The surgery was performed by Dr. David Altchek at the Hospital for Special Surgery in Manhattan.
Jeff Hornacek told Ian Begley of ESPN that Noah's recovery time is approximately five months.
Previous Reports and Reaction (April 12)
6:41PM: Joakim Noah has not decided if he will have surgery on his injured on shoulder, head coach Jeff Hornacek told reporters before Wednesday's game.
If Noah does get the surgery, Hornacek said the recovery time will be about five months.
Noah initially injured his right rotator cuff in January, but continued to play through it, the team said Wednesday. He underwent an MRI after the injury and had a follow-up test in April, which showed no improvement.
The Vertical's Adrian Wojnarowski reported Tuesday that the 32-year-old would undergo the surgery.
Noah, who will serve a 20-game suspension once he is healthy, is expected to have a recovery time of four-to-six months.
Noah was suspended after being cited by the league for Selective Androgen Receptor Modulator LGD-4033. He has not played since Feb. 4.
He signed a four-year, $72 million contract with the Knicks last year.
April 11: Noah's Knickerbocker tenure has rapidly taken a turn into Amar'e Stoudemire territory. Whereas the beginning of STAT's time in New York represented hope, by the end, he was all but a shell of his former self. All that could go wrong was going wrong. While rehabbing his way back from one injury, he simply hit another wall. By the end of his tenure, Stoudemire and his contract became a huge (and unmovable) liability.
New York reached that point with Noah before his first official season in town had even ended. His latest injury and subsequent rehab figures to keep Noah sidelined well through the early goings of next season. The clock for his suspension will stop, meaning it'll take even longer for him to make his return.

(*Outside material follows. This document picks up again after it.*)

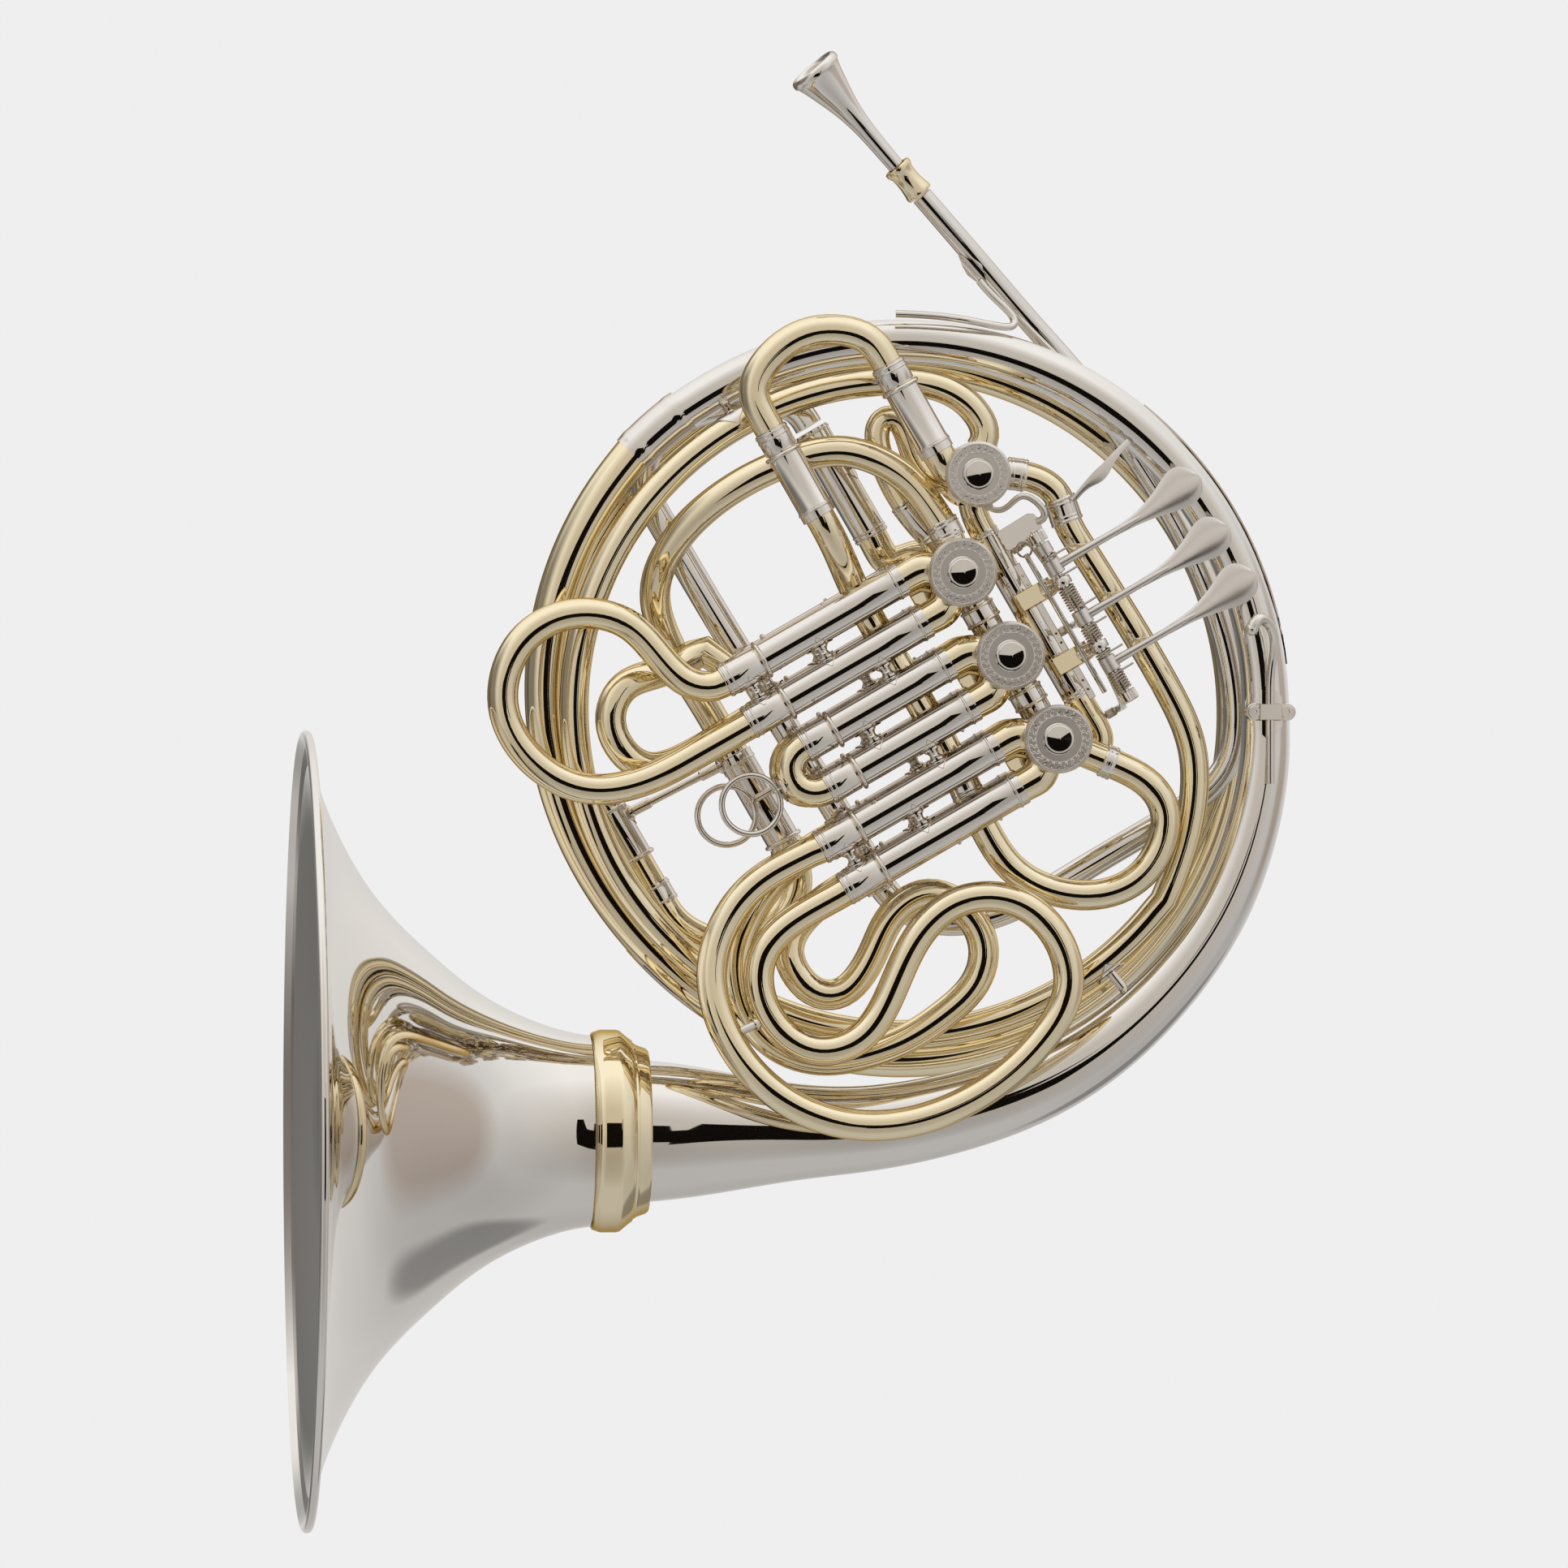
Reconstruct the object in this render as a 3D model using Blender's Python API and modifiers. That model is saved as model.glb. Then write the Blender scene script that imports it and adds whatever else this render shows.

The Knicks will be looking to go younger next season and Noah's contract had already made him an impossible asset to move. Now his injuries and suspension will prevent him from hitting the hardwood and likely disrupt any sense of rhythm the Knicks attempt to find when the new campaign begins. The entire situation is just a mess that figures to continue impacting the Knicks in a negative way going forward.